EXPLANATION OF HOW SSA WILL APPLY THE AUTREY DECISION WITHIN THE CIRCUIT:
This ruling applies only in cases in which the claimant resides in Alabama, Florida, or Georgia at the time of the determination or decision at any level of administrative review, i.e., initial, reconsideration, administrative law judge hearing or Appeals Council review.
In cases which involve 20 C.F.R. 404.721(b), the presumption of death arises if the claimant presents evidence that the individual has been absent from his or her residence and not heard from for seven years. The agency then must bear the burden under the Autrey holding of rebutting the presumption, either by presenting evidence that the missing individual is alive or by providing an explanation, other than death, to account for the individual's absence in a manner consistent with continued life rather than death.
Date of Publication
 SSR 80-10c is a ruling of nonacquiescence previously issued on the presumptions of death issue with regard to the Sixth Circuit's decision in Johnson v. Califano, 607 F.2d 1178 (1979). A ruling of acquiescence now is being issued with regard to Johnson, which will supersede SSR 80-10c.

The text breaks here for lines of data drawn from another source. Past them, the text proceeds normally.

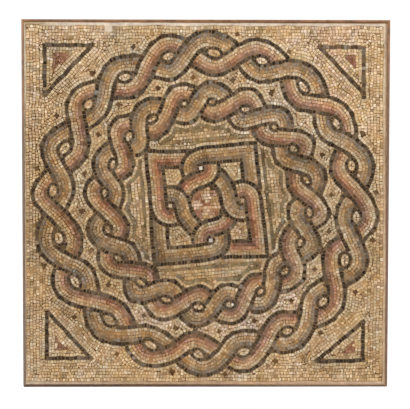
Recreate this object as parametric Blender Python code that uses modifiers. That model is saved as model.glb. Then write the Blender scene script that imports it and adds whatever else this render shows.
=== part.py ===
"""Framed mosaic floor panel, mounted upright for a wall.

A square cut from a Roman tessellated floor, set again in mortar on a cast
backing slab and bound with four mitred flat iron bars.

Frame: metres, +Z up, the mosaic faces -Y.  The origin is the centre of the
back face, which lies in the plane y = 0 and bears on the wall.
"""
import math

import bmesh
import bpy

# ----------------------------------------------------------------- sizes (m)
PANEL_W = 1.100          # overall width across the iron bars
PANEL_H = 1.103          # overall height across the iron bars
PANEL_D = 0.050          # overall depth: the width of the flat bar

BAR_T = 0.0065           # thickness of the flat bar, seen from the front
BAR_ARRIS = 0.0006       # worn arris on the bars
CORNER_R_LOW = 0.0032    # outer corner radius, lower two corners
CORNER_R_UP = 0.0010     # outer corner radius, upper two corners

SLAB_D = 0.0320          # cast backing slab
SLAB_ARRIS = 0.0015
BED_D = 0.0160           # mortar layer, bed and edge fill together
BED_ARRIS = 0.0008
STONE_D = 0.0085         # depth of the layer of small stones
STONE_ARRIS = 0.0010

# width of the mortar fill between the stones and each bar
FILL_TOP = 0.0085
FILL_BOTTOM = 0.0075
FILL_LEFT = 0.0040
FILL_RIGHT = 0.0050

GAP = 0.0003             # clearance kept between neighbouring solids
ARC_STEPS = 6            # facets on each half of a rounded bar corner


# ------------------------------------------------------------------- helpers
def clear_scene():
    for obj in list(bpy.data.objects):
        bpy.data.objects.remove(obj, do_unlink=True)


def collection(name):
    coll = bpy.data.collections.get(name)
    if coll is None:
        coll = bpy.data.collections.new(name)
        bpy.context.scene.collection.children.link(coll)
    return coll


def material(name, colour, roughness, metallic=0.0):
    mat = bpy.data.materials.new(name)
    mat.use_nodes = True
    bsdf = mat.node_tree.nodes["Principled BSDF"]
    bsdf.inputs["Base Color"].default_value = (*colour, 1.0)
    bsdf.inputs["Roughness"].default_value = roughness
    bsdf.inputs["Metallic"].default_value = metallic
    return mat


def block(name, x0, x1, y0, y1, z0, z1, coll, mat=None, parent=None):
    """A box between two corners, its own origin at its centre."""
    mesh = bpy.data.meshes.new(name)
    bm = bmesh.new()
    bmesh.ops.create_cube(bm, size=1.0)
    bmesh.ops.scale(bm, vec=(x1 - x0, y1 - y0, z1 - z0), verts=bm.verts)
    bm.to_mesh(mesh)
    bm.free()
    obj = bpy.data.objects.new(name, mesh)
    obj.location = ((x0 + x1) / 2, (y0 + y1) / 2, (z0 + z1) / 2)
    if mat is not None:
        mesh.materials.append(mat)
    coll.objects.link(obj)
    obj.parent = parent
    return obj


def arris(obj, width, segments=1, angle=math.radians(40)):
    mod = obj.modifiers.new("arris", "BEVEL")
    mod.width = width
    mod.segments = segments
    mod.limit_method = "ANGLE"
    mod.angle_limit = angle
    mod.use_clamp_overlap = True
    return mod


def bar_outline(half_long, half_short, thick, r_start, r_end):
    """Front outline of one mitred bar lying along local +X.

    half_long is half the bar's outer length and half_short the distance of
    its outer face from the panel's centre, so the outer face is the line
    y = -half_short.  Each end is mitred at 45 degrees, and the outer corner is
    rounded up to the mitre with its own radius.
    """
    inset = GAP / 2 * math.sqrt(2.0)     # half the mitre gap, along the bar
    pts = []

    def corner(cx, cy, radius, a0, a1):
        for i in range(ARC_STEPS + 1):
            a = a0 + (a1 - a0) * i / ARC_STEPS
            pts.append((cx + radius * math.cos(a), cy + radius * math.sin(a)))

    left = -half_long + inset
    right = half_long - inset
    corner(left + r_start, -half_short + r_start, r_start,
           math.radians(225), math.radians(270))
    corner(right - r_end, -half_short + r_end, r_end,
           math.radians(270), math.radians(315))
    pts.append((right - thick, -half_short + thick))
    pts.append((left + thick, -half_short + thick))
    return pts


def bar(name, half_long, half_short, turn_deg, r_start, r_end, coll, mat, parent):
    """A flat iron bar on edge, extruded through the panel's depth."""
    curve = bpy.data.curves.new(name, "CURVE")
    curve.dimensions = "2D"
    curve.fill_mode = "BOTH"
    curve.extrude = PANEL_D / 2
    spline = curve.splines.new("POLY")
    pts = bar_outline(half_long, half_short, BAR_T, r_start, r_end)
    spline.points.add(len(pts) - 1)
    for p, (x, y) in zip(spline.points, pts):
        p.co = (x, y, 0.0, 1.0)
    spline.use_cyclic_u = True
    curve.materials.append(mat)
    obj = bpy.data.objects.new(name, curve)
    # local XY -> world XZ, then turned about the panel's Y axis to its side
    obj.rotation_mode = "XYZ"
    obj.rotation_euler = (math.radians(90), math.radians(turn_deg), 0.0)
    obj.location = (0.0, -PANEL_D / 2, 0.0)
    obj.parent = parent
    coll.objects.link(obj)
    weld = obj.modifiers.new("weld", "WELD")
    weld.merge_threshold = 0.00001
    arris(obj, BAR_ARRIS, 1, math.radians(50))
    return obj


# --------------------------------------------------------------------- build
clear_scene()
parts = collection("mosaic_panel")
tools = collection("mosaic_panel_cutters")

IRON = material("iron", (0.30, 0.19, 0.12), 0.55, 0.6)
SLAB = material("cement_slab", (0.55, 0.53, 0.49), 0.9)
BED = material("lime_mortar", (0.72, 0.67, 0.58), 0.9)
STONE = material("tesserae", (0.60, 0.46, 0.31), 0.7)

base = bpy.data.objects.new("mosaic_panel_origin", None)
parts.objects.link(base)

HALF_W = PANEL_W / 2
HALF_H = PANEL_H / 2
IN_X = HALF_W - BAR_T - GAP          # inside of the iron, less the clearance
IN_Z = HALF_H - BAR_T - GAP

# depth stations, from the wall towards the viewer
Y_SLAB = -SLAB_D
Y_BED_BACK = Y_SLAB - GAP
Y_BED_FRONT = Y_BED_BACK - BED_D
Y_POCKET = -PANEL_D + 0.0010 + STONE_D       # floor of the recess for the stones
Y_STONE_FRONT = -PANEL_D + 0.0010            # faces of the stones, 1 mm shy of the bars
Y_STONE_BACK = Y_POCKET - GAP

# extent of the stones
ST_X0 = -HALF_W + BAR_T + FILL_LEFT
ST_X1 = HALF_W - BAR_T - FILL_RIGHT
ST_Z0 = -HALF_H + BAR_T + FILL_BOTTOM
ST_Z1 = HALF_H - BAR_T - FILL_TOP

slab = block("backing_slab", -IN_X, IN_X, Y_SLAB, 0.0, -IN_Z, IN_Z,
             parts, SLAB, base)
arris(slab, SLAB_ARRIS)

bed = block("setting_mortar", -IN_X, IN_X, Y_BED_FRONT, Y_BED_BACK, -IN_Z, IN_Z,
            parts, BED, base)
pocket = block("pocket_cutter", ST_X0 - GAP, ST_X1 + GAP,
               Y_BED_FRONT - 0.01, Y_POCKET, ST_Z0 - GAP, ST_Z1 + GAP, tools)
pocket.hide_render = True
pocket.display_type = "WIRE"
cut = bed.modifiers.new("pocket", "BOOLEAN")
cut.operation = "DIFFERENCE"
cut.solver = "EXACT"
cut.object = pocket
arris(bed, BED_ARRIS)

stones = block("tessellatum", ST_X0, ST_X1, Y_STONE_FRONT, Y_STONE_BACK,
               ST_Z0, ST_Z1, parts, STONE, base)
arris(stones, STONE_ARRIS, 2)

# the four bars, named as seen from the front (+X is the viewer's right)
bar("frame_bottom", HALF_W, HALF_H, 0, CORNER_R_LOW, CORNER_R_LOW,
    parts, IRON, base)
bar("frame_top", HALF_W, HALF_H, 180, CORNER_R_UP, CORNER_R_UP,
    parts, IRON, base)
bar("frame_right", HALF_H, HALF_W, -90, CORNER_R_LOW, CORNER_R_UP,
    parts, IRON, base)
bar("frame_left", HALF_H, HALF_W, 90, CORNER_R_UP, CORNER_R_LOW,
    parts, IRON, base)
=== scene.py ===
# Mosaic panel: hand-set stone tesserae in lime mortar, on a cement slab edged with flat iron bars.
# The pavement is set out here in plan millimetres (x to the right, z up), stone by stone.
import math
import random

import bpy
import numpy as np
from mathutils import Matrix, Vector


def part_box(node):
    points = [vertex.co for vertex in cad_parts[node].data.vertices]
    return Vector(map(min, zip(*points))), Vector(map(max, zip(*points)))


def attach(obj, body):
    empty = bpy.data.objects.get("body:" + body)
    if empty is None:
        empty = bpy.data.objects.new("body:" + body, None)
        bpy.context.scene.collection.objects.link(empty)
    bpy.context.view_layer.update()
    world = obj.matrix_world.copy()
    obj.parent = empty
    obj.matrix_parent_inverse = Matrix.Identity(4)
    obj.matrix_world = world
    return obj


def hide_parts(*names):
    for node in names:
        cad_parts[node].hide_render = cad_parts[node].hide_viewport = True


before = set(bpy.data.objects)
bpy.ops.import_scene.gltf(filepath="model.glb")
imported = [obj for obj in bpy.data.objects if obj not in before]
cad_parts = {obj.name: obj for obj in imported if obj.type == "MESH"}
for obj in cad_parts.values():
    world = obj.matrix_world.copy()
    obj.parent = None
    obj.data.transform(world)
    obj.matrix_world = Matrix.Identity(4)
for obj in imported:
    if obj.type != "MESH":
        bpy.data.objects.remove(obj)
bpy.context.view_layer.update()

# ======================================================================= setting out
SEED = 4107
rnd = random.Random(SEED)

PITCH = 9.5            # a course: one stone and one joint
BAND = 2.5 * PITCH     # strand centre line to the middle of its dark outline
FIELD = (-539.2, -537.2, 538.2, 536.2)   # stones lie inside this

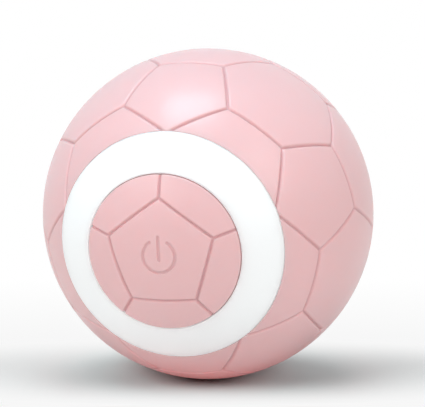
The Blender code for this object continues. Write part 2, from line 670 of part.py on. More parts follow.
def build_button():
    """Build what the thumb presses: the cap with its power symbol, and the switch's plunger."""
    pink = finish("button_soft_pink", (0.82, 0.52, 0.53), 0.5)
    dark = finish("plunger_black", (0.02, 0.02, 0.02), 0.5)
    pivot = add_pivot("button_pivot", 0, 0)
    inner = BALL_RADIUS - CAP_WALL
    skirt_top = math.sqrt(inner**2 - SKIRT_BORE**2)
    stem_top = math.sqrt(inner**2 - BUTTON_STEM_RADIUS**2)
    stem_foot = PLUNGER_TOP + SEAT_GAP
    outline = cap_outline() + sphere_arc(inner, skirt_top, stem_top)
    outline += [(BUTTON_STEM_RADIUS, stem_foot), (0, stem_foot)]
    cap = turned("button_cap", facing(outline, -1), pink, BALL_SIDES, pivot)
    combine(cap, football("button_football"), "INTERSECT")

    bottom, top = SYMBOL_DEPTH - BALL_RADIUS, -BALL_RADIUS - OVERRUN
    outer, inside = SYMBOL_RADIUS + SYMBOL_LINE / 2, SYMBOL_RADIUS - SYMBOL_LINE / 2
    sweep = FULL_TURN - 2 * SYMBOL_OPENING
    turns = [SYMBOL_OPENING + sweep * step / BALL_SIDES * 2 for step in range(BALL_SIDES // 2 + 1)]
    arc = [(outer * math.sin(turn), outer * math.cos(turn)) for turn in turns]
    arc += [(inside * math.sin(turn), inside * math.cos(turn)) for turn in reversed(turns)]
    half = SYMBOL_LINE / 2
    bar = [(-half, -SYMBOL_BAR_FOOT), (half, -SYMBOL_BAR_FOOT)]
    bar += [(half, SYMBOL_BAR_TOP), (-half, SYMBOL_BAR_TOP)]
    for name, loop in (("symbol_arc", arc), ("symbol_bar", bar)):
        tool = extruded(name, [loop], top, bottom)
        tool.rotation_euler = (0, PATTERN_TURN, 0)
        combine(cap, tool, "DIFFERENCE")
    foot = PLUNGER_LENGTH - PLUNGER_TOP
    rod("switch_plunger", 0, 0, PLUNGER_RADIUS, -PLUNGER_TOP, foot, dark, parent=pivot)


def build_boards():
    """Build both boards with the switch, lights, chips and the charging port."""
    green = finish("board_green", (0.02, 0.16, 0.07), 0.45)
    dark = finish("switch_black", (0.02, 0.02, 0.022), 0.5)
    amber = finish("led_white", (0.9, 0.88, 0.75), 0.35)
    steel = finish("port_steel", (0.6, 0.6, 0.6), 0.28, 1.0)
    for side, name in ((-1, "main_board"), (1, "charge_board")):
        rod(name, 0, 0, BOARD_RADIUS, side * BOARD_FACE, side * BOARD_BACK, green, HUB_SIDES)
        end = "front" if side < 0 else "rear"
        for number in range(4):
            turn = math.pi / 4 + FULL_TURN * number / 4
            x, z = LED_RING_RADIUS * math.sin(turn), LED_RING_RADIUS * math.cos(turn)
            ends = sorted((side * MOUNTED, side * (MOUNTED + LED_HEIGHT)))
            low = (x - LED_SIDE / 2, ends[0], z - LED_SIDE / 2)
            high = (x + LED_SIDE / 2, ends[1], z + LED_SIDE / 2)
            box(f"{end}_led_{number + 1}", low, high, amber)

    half = SWITCH_SIDE / 2
    switch = box("tact_switch", (-half, -SWITCH_TOP, -half), (half, -MOUNTED, half), dark)
    well_radius = PLUNGER_RADIUS + PIN_GAP
    well = rod("switch_well", 0, 0, well_radius, -SWITCH_TOP - OVERRUN, -MOUNTED - SWITCH_FLOOR)
    combine(switch, well, "DIFFERENCE")
    half = CHIP_SIDE / 2
    low = (CHIP_PLACE - half, -MOUNTED - CHIP_HEIGHT, -half)
    box("control_chip", low, (CHIP_PLACE + half, -MOUNTED, half), dark)
    half = CHARGE_CHIP_SIDE / 2
    low = (-half, MOUNTED, -CHARGE_CHIP_PLACE - half)
    box("charge_chip", low, (half, MOUNTED + CHIP_HEIGHT, half - CHARGE_CHIP_PLACE), dark)

    port_top = PORT_FACE - SEAT_GAP
    port = extruded("charge_port", [slot_outline(PORT_WIDTH, PORT_HEIGHT)], MOUNTED, port_top, steel)
    mouth = slot_outline(PORT_WIDTH - 2 * PORT_WALL, PORT_HEIGHT - 2 * PORT_WALL)
    combine(port, extruded("port_mouth", [mouth], MOUNTED + PORT_FLOOR, port_top + OVERRUN), "DIFFERENCE")
    low = (-TONGUE_WIDTH / 2, MOUNTED + PORT_FLOOR + SEAT_GAP, -TONGUE_HEIGHT / 2)
    high = (TONGUE_WIDTH / 2, port_top - TONGUE_SETBACK, TONGUE_HEIGHT / 2)
    box("port_tongue", low, high, dark)


def build_motor():
    """Build the motor's can and end cap, and the battery above it."""
    steel = finish("motor_steel", (0.58, 0.58, 0.58), 0.3, 1.0)
    grey = finish("motor_cap_white", (0.75, 0.75, 0.72), 0.5)
    silver = finish("battery_foil", (0.5, 0.51, 0.53), 0.38, 0.6)
    radius = MOTOR_WIDTH / 2
    flat = math.acos(MOTOR_HEIGHT / 2 / radius)
    outline = []
    for start in (flat, math.pi + flat):
        for step in range(ROD_SIDES // 2 + 1):
            turn = start + (math.pi - 2 * flat) * step / (ROD_SIDES // 2)
            outline.append((radius * math.sin(turn), MOTOR_AXIS + radius * math.cos(turn)))
    can = extruded("motor_can", [outline], -MOTOR_FACE, MOTOR_REAR, steel)
    boss_end = -MOTOR_FACE - MOTOR_BOSS_LENGTH
    inside = MOTOR_BORE_DEPTH - MOTOR_FACE
    combine(can, rod("motor_boss", 0, MOTOR_AXIS, MOTOR_BOSS_RADIUS, boss_end, inside / 2), "UNION")
    bore_radius = MOTOR_SHAFT_RADIUS + PIN_GAP
    bore = rod("motor_bore", 0, MOTOR_AXIS, bore_radius, boss_end - OVERRUN, inside)
    combine(can, bore, "DIFFERENCE")
    cap_start = MOTOR_REAR + SEAT_GAP
    extruded("motor_end_cap", [outline], cap_start, cap_start + MOTOR_CAP_LENGTH, grey)

    half = BATTERY_WIDTH / 2
    high = (half, BATTERY_FRONT + BATTERY_LENGTH, BATTERY_FOOT + BATTERY_HEIGHT)
    battery = box("battery", (-half, BATTERY_FRONT, BATTERY_FOOT), high, silver)
    rounding = battery.modifiers.new("rounding", "BEVEL")
    rounding.width = BATTERY_CORNER
    rounding.segments = 2


def build_gears():
    """Build the three turning gears, each on its own pivot, and the two pins."""
    acetal = finish("gear_acetal", (0.74, 0.72, 0.64), 0.35)
    brass = finish("pinion_brass", (0.62, 0.45, 0.18), 0.3, 1.0)
    steel = finish("pin_steel", (0.6, 0.6, 0.6), 0.25, 1.0)

    motor = add_pivot("motor_pivot", 0, MOTOR_AXIS)
    outline = moved(gear_outline(MOTOR_TEETH, PROFILE_SHIFT, 1, 0), MOTOR_AXIS)
    front, back = -FIRST_WHEEL_FRONT - SEAT_GAP, -FIRST_WHEEL_BACK + SEAT_GAP / 2
    pinion = extruded("motor_pinion", [outline], front, back, brass, motor)
    shaft_end = MOTOR_BORE_DEPTH - MOTOR_FACE - SEAT_GAP
    shaft = rod("motor_shaft", 0, MOTOR_AXIS, MOTOR_SHAFT_RADIUS, front - SEAT_GAP, shaft_end)
    combine(pinion, shaft, "UNION")

    first = add_pivot("first_gear_pivot", 0, FIRST_AXIS)
    wheel_turn = math.pi + half_pitch(FIRST_WHEEL_TEETH)
    wheel = moved(gear_outline(FIRST_WHEEL_TEETH, -PROFILE_SHIFT, 1, wheel_turn), FIRST_AXIS)
    hole = circle(0, FIRST_AXIS, PIN_RADIUS + PIN_GAP, ROD_SIDES)
    gear = extruded("first_gear", [wheel, hole], -FIRST_WHEEL_FRONT, -FIRST_WHEEL_BACK, acetal, first)
    pinion = moved(gear_outline(FIRST_PINION_TEETH, PROFILE_SHIFT, 1, 0), FIRST_AXIS)
    front = -SECOND_WHEEL_FRONT - SEAT_GAP / 2
    overlap = -(FIRST_WHEEL_FRONT + FIRST_WHEEL_BACK) / 2
    combine(gear, extruded("first_pinion", [pinion, hole], front, overlap, parent=first), "UNION")

    second = add_pivot("second_gear_pivot", 0, SECOND_AXIS)
    wheel_turn = math.pi + half_pitch(SECOND_WHEEL_TEETH)
    wheel = moved(gear_outline(SECOND_WHEEL_TEETH, -PROFILE_SHIFT, 1, wheel_turn), SECOND_AXIS)
    hole = circle(0, SECOND_AXIS, PIN_RADIUS + PIN_GAP, ROD_SIDES)
    gear = extruded("second_gear", [wheel, hole], -SECOND_WHEEL_FRONT, -SECOND_WHEEL_BACK, acetal, second)
    pinion = moved(gear_outline(SECOND_PINION_TEETH, PROFILE_SHIFT, 1, 0), SECOND_AXIS)
    overlap = -(SECOND_WHEEL_FRONT + SECOND_WHEEL_BACK) / 2
    front = -RING_GEAR_FRONT - SEAT_GAP
    combine(gear, extruded("second_pinion", [pinion, hole], front, overlap, parent=second), "UNION")

    for axis, name in ((FIRST_AXIS, "first"), (SECOND_AXIS, "second")):
        front = SEAT_GAP - HUB_FACE - PIN_SOCKET_DEPTH
        rod(f"{name}_gear_pin", 0, axis, PIN_RADIUS, front, -BULKHEAD_BACK, steel)


def smooth_route(points):
    """Return points along a smooth curve through a wire's own points."""
    points = [Vector(point) for point in points]
    ends = [2 * points[0] - points[1], *points, 2 * points[-1] - points[-2]]
    route = []
    for a, b, c, d in zip(ends, ends[1:], ends[2:], ends[3:]):
        count = max(1, round((c - b).length / WIRE_STEP))
        for step in range(count):
            t = step / count
            bend = (2 * a - 5 * b + 4 * c - d) * t**2 + (3 * b - a - 3 * c + d) * t**3
            route.append((2 * b + (c - a) * t + bend) / 2)
    return [*route, points[-1]]


def build_wire(name, points, material):
    """Build one wire as a round tube along its route."""
    curve = bpy.data.curves.new(name, "CURVE")
    curve.dimensions = "3D"
    curve.bevel_depth = WIRE_RADIUS
    curve.bevel_resolution = 2
    curve.use_fill_caps = True
    route = smooth_route(points)
    spline = curve.splines.new("POLY")
    spline.points.add(len(route) - 1)
    for knot, point in zip(spline.points, route):
        knot.co = (*point, 1)
    curve.materials.append(material)
    wire = bpy.data.objects.new(name, curve)
    bpy.context.scene.collection.objects.link(wire)


def build_wires():
    """Build the three pairs of wires, which all end behind the main board."""
    red = finish("wire_red", (0.55, 0.03, 0.03), 0.5)
    black = finish("wire_black", (0.02, 0.02, 0.02), 0.5)
    board = SEAT_GAP - BOARD_FACE
    lane = WIRE_LANE
    bow = WIRE_LANE + WIRE_PITCH
    half = WIRE_PITCH / 2
    for material, z, name in ((red, half, "plus"), (black, -half, "minus")):
        charge = [(-lane, -board, z), (-lane, HUB_FACE, z), (-bow, MOTOR_REAR / 2, z)]
        charge += [(-lane, -BULKHEAD_BACK, z), (-lane, -HUB_FACE, z), (-lane, board, z)]
        build_wire(f"charge_wire_{name}", charge, material)

        top = BATTERY_FOOT + BATTERY_HEIGHT + SEAT_GAP + WIRE_RADIUS
        start = BATTERY_FRONT + BATTERY_CORNER + half - z
        x = BATTERY_WIDTH / 2 - BATTERY_CORNER
        over = POST_Z + POST_RADIUS + WIRE_PITCH
        beside = POST_X + POST_RADIUS + WIRE_PITCH
        battery = [(x - WIRE_PITCH, start, top), (x, start, top), (POST_X, start, over)]
        battery += [(beside, start, POST_Z), (beside, start - WIRE_PITCH, POST_Z / 2 + z)]
        battery += [(lane, -BULKHEAD_BACK, z + WIRE_PITCH)]
        battery += [(lane, -BULKHEAD_FACE, z + WIRE_PITCH), (lane, -HUB_FACE, z + WIRE_PITCH)]
        battery += [(lane, board, z + WIRE_PITCH)]
        build_wire(f"battery_wire_{name}", battery, material)

        rear = MOTOR_REAR + 2 * SEAT_GAP + MOTOR_CAP_LENGTH + WIRE_RADIUS
        motor = [(MOTOR_WIDTH / 4, rear, MOTOR_AXIS + 2 * z), (MOTOR_WIDTH / 2, rear, MOTOR_AXIS + 2 * z)]
        motor += [(WIRE_LANE + WIRE_PITCH, rear - WIRE_PITCH, -POST_Z - WIRE_PITCH + 2 * z)]
        motor += [(bow + WIRE_PITCH, MOTOR_REAR / 2, -2 * WIRE_PITCH + z)]
        motor += [(lane, -BULKHEAD_BACK, z - WIRE_PITCH), (lane, -BULKHEAD_FACE, z - WIRE_PITCH)]
        motor += [(lane, -HUB_FACE, z - WIRE_PITCH), (lane, board, z - WIRE_PITCH)]
        build_wire(f"motor_wire_{name}", motor, material)


def build_ball():
    """Clear the scene and build every piece."""
    for item in list(bpy.data.objects):
        bpy.data.objects.remove(item)
    build_shell()
    build_core()
    build_button()
    build_boards()
    build_motor()
    build_gears()
    build_wires()


build_ball()
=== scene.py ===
"""Looks of a self rolling cat ball: a pink football sleeve round a core with a lit white ring."""

import itertools
import math

import bmesh
import bpy
import numpy as np
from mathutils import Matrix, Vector


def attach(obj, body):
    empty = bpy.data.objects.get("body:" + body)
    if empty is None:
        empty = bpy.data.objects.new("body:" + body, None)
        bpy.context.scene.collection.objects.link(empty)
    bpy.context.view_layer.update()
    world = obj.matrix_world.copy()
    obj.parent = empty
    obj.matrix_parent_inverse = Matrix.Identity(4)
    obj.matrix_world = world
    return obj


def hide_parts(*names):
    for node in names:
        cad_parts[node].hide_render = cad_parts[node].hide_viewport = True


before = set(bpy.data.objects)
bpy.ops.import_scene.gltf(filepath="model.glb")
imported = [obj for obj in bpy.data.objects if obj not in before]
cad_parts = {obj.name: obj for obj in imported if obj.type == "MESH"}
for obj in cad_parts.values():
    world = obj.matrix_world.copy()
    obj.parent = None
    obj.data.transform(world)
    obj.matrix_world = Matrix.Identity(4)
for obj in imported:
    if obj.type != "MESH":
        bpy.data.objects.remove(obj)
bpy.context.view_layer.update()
scene = bpy.context.scene
scene.view_settings.view_transform = "Standard"


# Camera
# A very long lens, so the ball's outline is a circle from any side. The ball's middle sits a
# little left of and below the middle of the picture, as in the photograph.
ball_radius = 0.0215
picture_width, picture_height = 425, 407
ball_middle_px = (208.2, 213.7)
ball_radius_px = 165.3
azimuth, elevation = math.radians(17.1), math.radians(15.4)
camera_distance = 0.9
sensor = 0.036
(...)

 Autrey is a Fifth Circuit case. However, the Eleventh Circuit formerly was part of the Fifth Circuit and Fifth Circuit decisions issued before October 1, 1981, which Autrey was, are precedent for the Eleventh Circuit. See Bonner v. City of Prichard, Alabama, 661 F.2d 1206 (11th Cir. 1981).
 20 C.F.R. 404.705(a) has been revised and recodified at 20 C.F.R. 404.721(b) effective June 7, 1978. (See 20 C.F.R. 404.721(b) (1985).) The revised regulation has eliminated "unexplainedly absent" and has substituted "absent from his or her residence for no apparent reason." The revision, however, did not change policy concerning the presumption of death.